Every line from the one with "for blow in" to the one with "from math import cos, pi, radians, sin", including those two, is to be copied exactly; all other lines of the entries below are left out.
*** DATA SHOWN
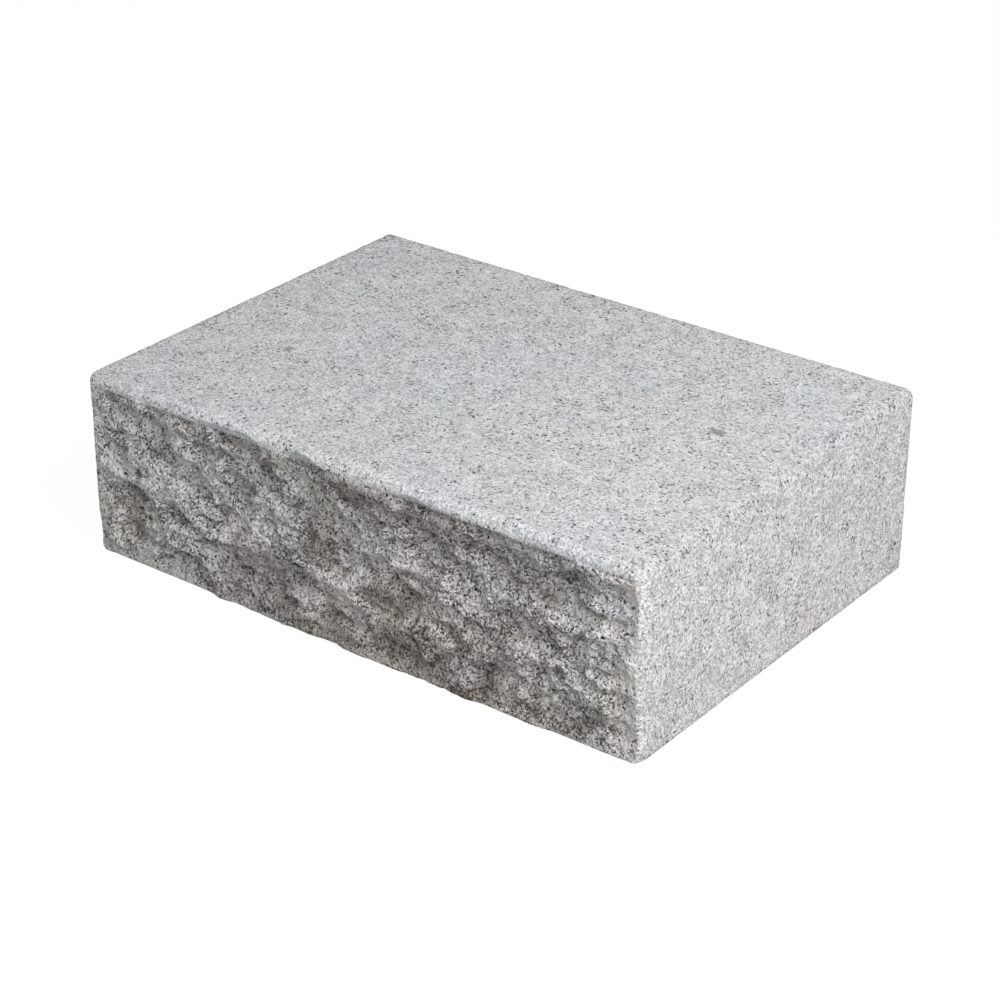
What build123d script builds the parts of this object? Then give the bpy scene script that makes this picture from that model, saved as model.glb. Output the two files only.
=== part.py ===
from build123d import *
import os
from typing import NamedTuple

# A granite block step of one stone: flat tread, bed, ends and back with eased edges, and a front that was
# pitched with hammer and chisel to a rough rock face.
# Millimetres. X runs along the step, the rock face looks to -Y, the tread is up at +Z. The origin is on the bed,
# in the middle of the block's length and depth.

# Driving sizes of the block. The depth is over the crest of the rock face, 4 mm more than the stock depth of 350.
STEP_LENGTH = 500.0
STEP_DEPTH = 354.0
STEP_RISE = 150.0

# The front bulges this much from its two ends to its middle
FRONT_BELLY = 1.5

# Rounding of the edges: the tread's front arris, the edges of each end that are seen from the front, the edges
# of the back, and all round the bed
ARRIS_EASE = 8.0
RIGHT_EASE = 7.5
LEFT_EASE = 4.0
BACK_EASE = 5.0
BED_EASE = 3.0


class Blow(NamedTuple):
    """One chisel blow and the hollow flake that it knocked off the front.

    The hollow is the bottom of a rounded trough that runs from where the flake broke deep to where it ran out.
    Places along the step are shares of half its length, from -1 at the left end to 1 at the right. Places up
    the step are shares of its rise. Depths are in millimetres below the front's crest, and the radius is the
    trough's own.
    """

    along: float
    up: float
    depth: float
    end_along: float
    end_up: float
    end_depth: float
    radius: float


# Blows struck down from the tread's front edge, from left to right
UPPER_BLOWS = (
    Blow(-0.93, 0.80, 4.5, -0.91, 0.65, 3.5, 60.0),
    Blow(-0.74, 0.72, 8.5, -0.69, 0.59, 6.0, 80.0),
    Blow(-0.53, 0.78, 9.0, -0.40, 0.83, 7.0, 50.0),
    Blow(-0.30, 0.59, 6.5, -0.17, 0.79, 9.0, 58.0),
    Blow(0.03, 0.68, 7.5, 0.00, 0.53, 8.0, 95.0),
    Blow(0.24, 0.77, 8.5, 0.28, 0.67, 9.5, 62.0),
    Blow(0.49, 0.75, 8.5, 0.74, 0.72, 9.5, 58.0),
    Blow(0.92, 0.79, 6.0, 0.93, 0.65, 5.0, 60.0),
)

# Blows across the middle of the face
MIDDLE_BLOWS = (
    Blow(-0.66, 0.48, 5.5, -0.63, 0.31, 5.0, 80.0),
    Blow(-0.52, 0.51, 9.5, -0.40, 0.56, 8.5, 42.0),
    Blow(-0.09, 0.67, 9.0, -0.05, 0.57, 9.5, 30.0),
    Blow(0.18, 0.40, 9.5, 0.25, 0.42, 9.5, 42.0),
    Blow(0.45, 0.47, 7.0, 0.58, 0.41, 7.0, 72.0),
    Blow(0.74, 0.43, 8.5, 0.86, 0.44, 8.5, 42.0),
    Blow(0.95, 0.38, 4.5, 0.96, 0.21, 4.0, 60.0),
)

# Blows struck up from the bed's front edge
LOWER_BLOWS = (
    Blow(-0.96, 0.08, 6.5, -0.60, 0.09, 6.0, 60.0),
    Blow(-0.83, 0.35, 9.5, -0.85, 0.18, 9.0, 38.0),
    Blow(-0.43, 0.19, 8.5, -0.23, 0.24, 9.5, 60.0),
    Blow(-0.09, 0.15, 9.5, 0.02, 0.17, 7.0, 36.0),
    Blow(0.21, 0.12, 5.0, 0.26, 0.12, 5.5, 40.0),
    Blow(0.35, 0.16, 5.5, 0.34, 0.27, 5.0, 60.0),
    Blow(0.49, 0.15, 7.5, 0.60, 0.17, 7.5, 48.0),
    Blow(0.74, 0.11, 6.5, 0.96, 0.12, 6.0, 50.0),
)

# Small spalls that broke off the ridges between the blows
RIDGE_SPALLS = (
    Blow(-0.62, 0.63, 8.0, -0.57, 0.56, 7.0, 26.0),
    Blow(-0.34, 0.75, 9.0, -0.30, 0.71, 8.0, 24.0),
    Blow(-0.56, 0.26, 7.5, -0.51, 0.23, 7.0, 26.0),
    Blow(0.38, 0.60, 8.5, 0.43, 0.57, 8.0, 28.0),
    Blow(0.66, 0.28, 7.5, 0.70, 0.26, 6.5, 26.0),
)

# Where the back and the front's crest lie, with the depth centred on the origin
back_line = STEP_DEPTH / 2
crest_line = -STEP_DEPTH / 2


def plan_outline():
    """The block seen from above: straight back and ends, and the bellied front."""
    half = STEP_LENGTH / 2
    front_end = crest_line + FRONT_BELLY
    front = ThreePointArc((-half, front_end), (0, crest_line), (half, front_end))
    sides = Polyline((half, front_end), (half, back_line), (-half, back_line), (-half, front_end))
    return make_face(front + sides)


def tread_edges(block):
    """The edges round the flat of the tread."""
    return block.faces().sort_by(Axis.Z)[-1].edges()


def eased_block():
    """The sawn block with each edge rounded as its place on the step is worn or dressed.

    The front arris comes first. Each later rounding starts from one edge of the tread and runs on down the
    upright edges that it meets smoothly.
    """
    block = extrude(plan_outline(), STEP_RISE)
    block = fillet(tread_edges(block).sort_by(Axis.Y)[0], ARRIS_EASE)
    block = fillet(tread_edges(block).sort_by(Axis.X)[-1], RIGHT_EASE)
    block = fillet(tread_edges(block).sort_by(Axis.X)[0], LEFT_EASE)
    block = fillet(tread_edges(block).sort_by(Axis.Y)[-1], BACK_EASE)
    return fillet(block.faces().sort_by(Axis.Z)[0].edges(), BED_EASE)


def ball_centre(along, up, depth, radius):
    """Centre of the ball that closes one end of a blow's trough, outside the stone by all but its depth."""
    return Vector(along * STEP_LENGTH / 2, crest_line - radius + depth, up * STEP_RISE)


def trough(blow):
    """The round-ended bar whose inner side leaves the hollow of one blow."""
    start = ball_centre(blow.along, blow.up, blow.depth, blow.radius)
    end = ball_centre(blow.end_along, blow.end_up, blow.end_depth, blow.radius)
    run = end - start
    half_outline = (
        Polyline((0, -blow.radius), (0, run.length + blow.radius))
        + CenterArc((0, 0), blow.radius, -90, 90)
        + Line((blow.radius, 0), (blow.radius, run.length))
        + CenterArc((0, run.length), blow.radius, 0, 90)
    )
    bar = revolve(Plane.XZ * make_face(half_outline), Axis.Z)
    return Plane(origin=start, x_dir=(0, -1, 0), z_dir=run) * bar


def rock_faced_step():
    """The whole stone: the eased block less the hollow of every blow."""
    stone = eased_block()
    for blow in UPPER_BLOWS + MIDDLE_BLOWS + LOWER_BLOWS + RIDGE_SPALLS:
        stone -= trough(blow)
    return stone


os.makedirs("parts", exist_ok=True)
step_block = rock_faced_step()
step_block.label = "step_block"
export_step(step_block, "parts/step_block.step")
print("volume in litres", round(step_block.volume / 1e6, 3), "faces", len(step_block.faces()))
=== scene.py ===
"""The granite block step as a finished piece: its broken and flamed surfaces, grain, stains and studio."""

import logging
from dataclasses import dataclass
from enum import Enum
from math import cos, pi, radians, sin

import bpy
from mathutils import Matrix, Vector


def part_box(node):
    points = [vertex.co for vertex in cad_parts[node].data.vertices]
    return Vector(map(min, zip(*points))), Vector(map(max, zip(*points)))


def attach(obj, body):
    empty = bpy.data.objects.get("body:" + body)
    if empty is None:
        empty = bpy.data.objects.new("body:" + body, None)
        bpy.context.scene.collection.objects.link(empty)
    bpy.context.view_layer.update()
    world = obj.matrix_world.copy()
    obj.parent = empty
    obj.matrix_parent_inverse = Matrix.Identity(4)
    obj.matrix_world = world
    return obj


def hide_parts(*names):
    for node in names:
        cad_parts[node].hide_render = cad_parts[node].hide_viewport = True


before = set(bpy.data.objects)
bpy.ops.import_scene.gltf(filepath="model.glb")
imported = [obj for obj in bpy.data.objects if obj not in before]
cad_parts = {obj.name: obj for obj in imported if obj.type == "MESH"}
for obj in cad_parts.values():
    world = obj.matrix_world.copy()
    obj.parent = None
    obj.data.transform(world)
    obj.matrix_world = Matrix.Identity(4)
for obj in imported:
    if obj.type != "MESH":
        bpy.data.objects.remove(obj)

LOG = logging.getLogger("granite_step")
STONE_NODE = "step_block"
ROOT_BODY = "root"
MM = 0.001

# White, which changes nothing in a colour that it is multiplied with
CLEAR = (1.0, 1.0, 1.0, 1.0)

# The shares of its reach at which a patch starts to fade and is gone
FADE_START = 0.25
FADE_END = 1.25

# Where the patches of the broken face lie across the step and how deep they reach, in millimetres
FACE_LINE = -172
FACE_REACH = 20


class Wire:
    """One output socket of a node, on which Python arithmetic builds more nodes."""

    def __init__(self, board: "Board", socket: bpy.types.NodeSocket) -> None:
        """Keeps the socket and the board that new nodes go on."""
        self.board = board
        self.socket = socket

    def output(self, name: str) -> "Wire":
        """Another output of the same node, by its name."""
        return Wire(self.board, self.socket.node.outputs[name])

    def _join(self, operation: str, first: object, second: object) -> "Wire":
        """Adds the Math or Vector Math node that joins two terms.

        Args:
            operation: The node's operation.
            first: A wire or a number.
            second: A wire or a number.

        Returns:
            The new node's result.
        """
        kind = "ShaderNodeVectorMath" if is_vector(first) or is_vector(second) else "ShaderNodeMath"
        return self.board.add(kind, {"operation": operation}, {0: first, 1: second})

    def __add__(self, other: object) -> "Wire":
        """self + other"""
        return self._join("ADD", self, other)

    __radd__ = __add__

    def __sub__(self, other: object) -> "Wire":
        """self - other"""
        return self._join("SUBTRACT", self, other)

    def __rsub__(self, other: object) -> "Wire":
        """other - self"""
        return self._join("SUBTRACT", other, self)

    def __mul__(self, other: object) -> "Wire":
        """self * other"""
        return self._join("MULTIPLY", self, other)

    __rmul__ = __mul__

    def __truediv__(self, other: object) -> "Wire":
        """self / other"""
        return self._join("DIVIDE", self, other)

    def __pow__(self, power: float) -> "Wire":
        """self ** power"""
        return self._join("POWER", self, power)

    def at_least(self, other: object) -> "Wire":
        """The larger of this and other."""
        return self._join("MAXIMUM", self, other)

    def at_most(self, other: object) -> "Wire":
        """The smaller of this and other."""
        return self._join("MINIMUM", self, other)

    def size(self) -> "Wire":
        """The absolute value."""
        return self._join("ABSOLUTE", self, 0.0)

    def ramp(self, start: float, end: float, low: float = 0.0, high: float = 1.0) -> "Wire":
        """Turns the value smoothly from low at start to high at end, and holds it outside them."""
        values = {"Value": self, "From Min": start, "From Max": end, "To Min": low, "To Max": high}
        return self.board.add("ShaderNodeMapRange", {"interpolation_type": "SMOOTHSTEP"}, values)

    def axis(self, name: str) -> "Wire":
        """One component of a vector, by its letter."""
        return self.board.add("ShaderNodeSeparateXYZ", {}, {0: self}, name)

    def dot(self, other: object) -> "Wire":
        """The dot product with another vector."""
        settings = {"operation": "DOT_PRODUCT"}
        return self.board.add("ShaderNodeVectorMath", settings, {0: self, 1: other}, "Value")

    def length(self) -> "Wire":
        """The length of a vector."""
        return self.board.add("ShaderNodeVectorMath", {"operation": "LENGTH"}, {0: self}, "Value")

    def direction(self) -> "Wire":
        """The vector at a length of one."""
        return self.board.add("ShaderNodeVectorMath", {"operation": "NORMALIZE"}, {0: self})


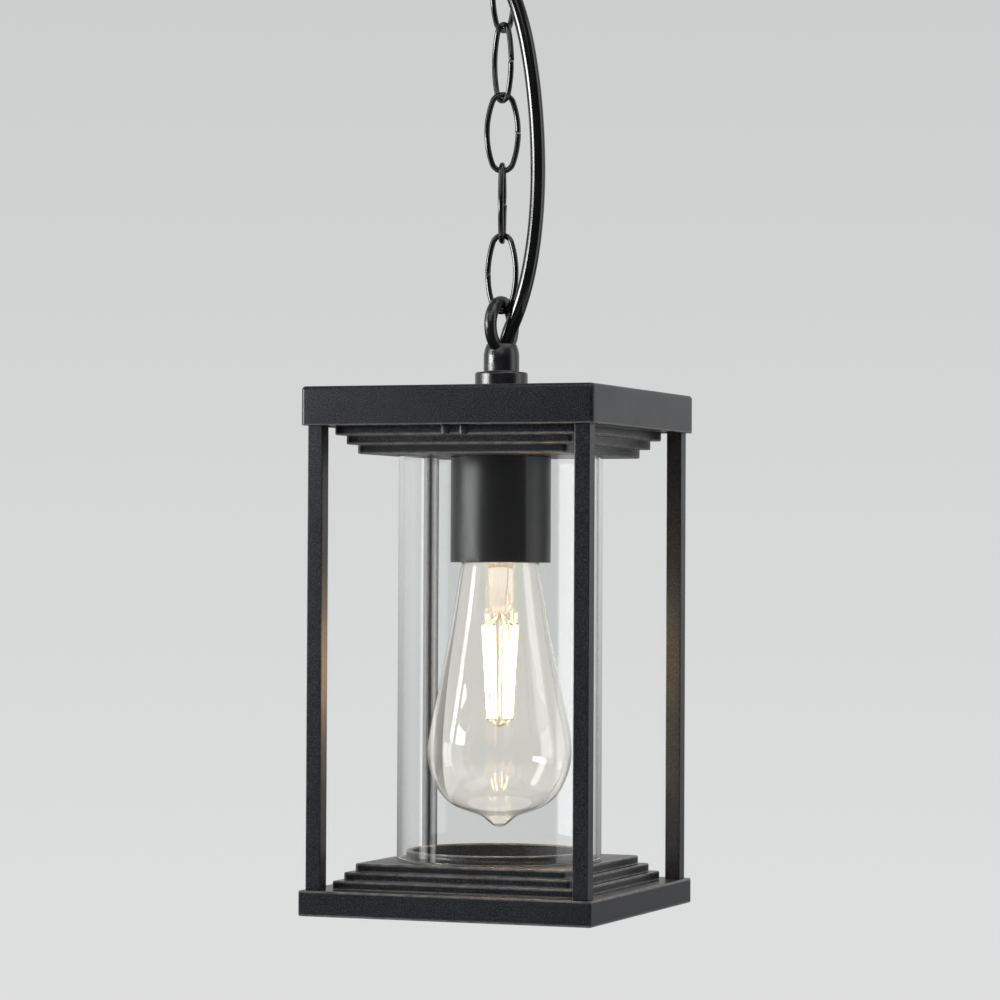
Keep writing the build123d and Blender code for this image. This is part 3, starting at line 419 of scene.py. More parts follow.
def turned(profile, closed=True, at=(0.0, 0.0), round_steps=0):
    """Shell of a profile taken round the plumb line at a place: with round_steps as circles of
    that many points, and without as rounded squares with circles between them."""
    points, faces, wear_and_highlight = [], [], []
    angles = RING_ANGLES
    if round_steps:
        angles = [2 * math.pi * k / round_steps for k in range(round_steps)]
    for out, z, plan, edge in profile:
        if plan is None:
            ring = [(out * math.cos(a), out * math.sin(a)) for a in angles]
        else:
            ring = square_ring(out, plan)
        points += [(x + at[0], y + at[1], z) for x, y in ring]
        wear_and_highlight += [edge] * len(ring)
    count, rows = len(angles), len(profile)
    for row in range(rows if closed else rows - 1):
        a, b = row * count, (row + 1) % rows * count
        for k in range(count):
            n = (k + 1) % count
            faces.append((a + k, a + n, b + n, b + k))
    if not closed:
        faces.append(tuple(range(count))[::-1])
        faces.append(tuple((rows - 1) * count + k for k in range(count)))
    return points, faces, wear_and_highlight


def tube(line, radii, sides, wear_and_highlight=None):
    """Shell of a round bar along an open line, carried along it without twist."""
    line = [Vector(p) for p in line]
    count = len(line)
    points, faces = [], []
    across = None
    last = None
    for i, p in enumerate(line):
        near, far = line[max(i - 1, 0)], line[min(i + 1, count - 1)]
        for reach in range(2, 6):
            if (far - near).length > SAME_POINT:
                break
            near, far = line[max(i - reach, 0)], line[min(i + reach, count - 1)]
        ahead = (far - near).normalized()
        if across is None:
            across = ahead.orthogonal().normalized()
        else:
            across = last.rotation_difference(ahead) @ across
            across = (across - ahead * across.dot(ahead)).normalized()
        last = ahead
        other = ahead.cross(across)
        for k in range(sides):
            a = 2 * math.pi * k / sides
            points.append(p + radii[i] * (math.cos(a) * across + math.sin(a) * other))
    for i in range(count - 1):
        a, b = i * sides, (i + 1) * sides
        for k in range(sides):
            n = (k + 1) % sides
            faces.append((a + k, a + n, b + n, b + k))
    faces.append(tuple(range(sides))[::-1])
    faces.append(tuple((count - 1) * sides + k for k in range(sides)))
    values = wear_and_highlight or [0.0] * count
    return [tuple(p) for p in points], faces, [v for v in values for _ in range(sides)]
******
SOLUTION FOR THIS PROBLEM
    for blow in UPPER_BLOWS + MIDDLE_BLOWS + LOWER_BLOWS + RIDGE_SPALLS:
        stone -= trough(blow)
    return stone


os.makedirs("parts", exist_ok=True)
step_block = rock_faced_step()
step_block.label = "step_block"
export_step(step_block, "parts/step_block.step")
print("volume in litres", round(step_block.volume / 1e6, 3), "faces", len(step_block.faces()))
=== scene.py ===
"""The granite block step as a finished piece: its broken and flamed surfaces, grain, stains and studio."""

import logging
from dataclasses import dataclass
from enum import Enum
from math import cos, pi, radians, sin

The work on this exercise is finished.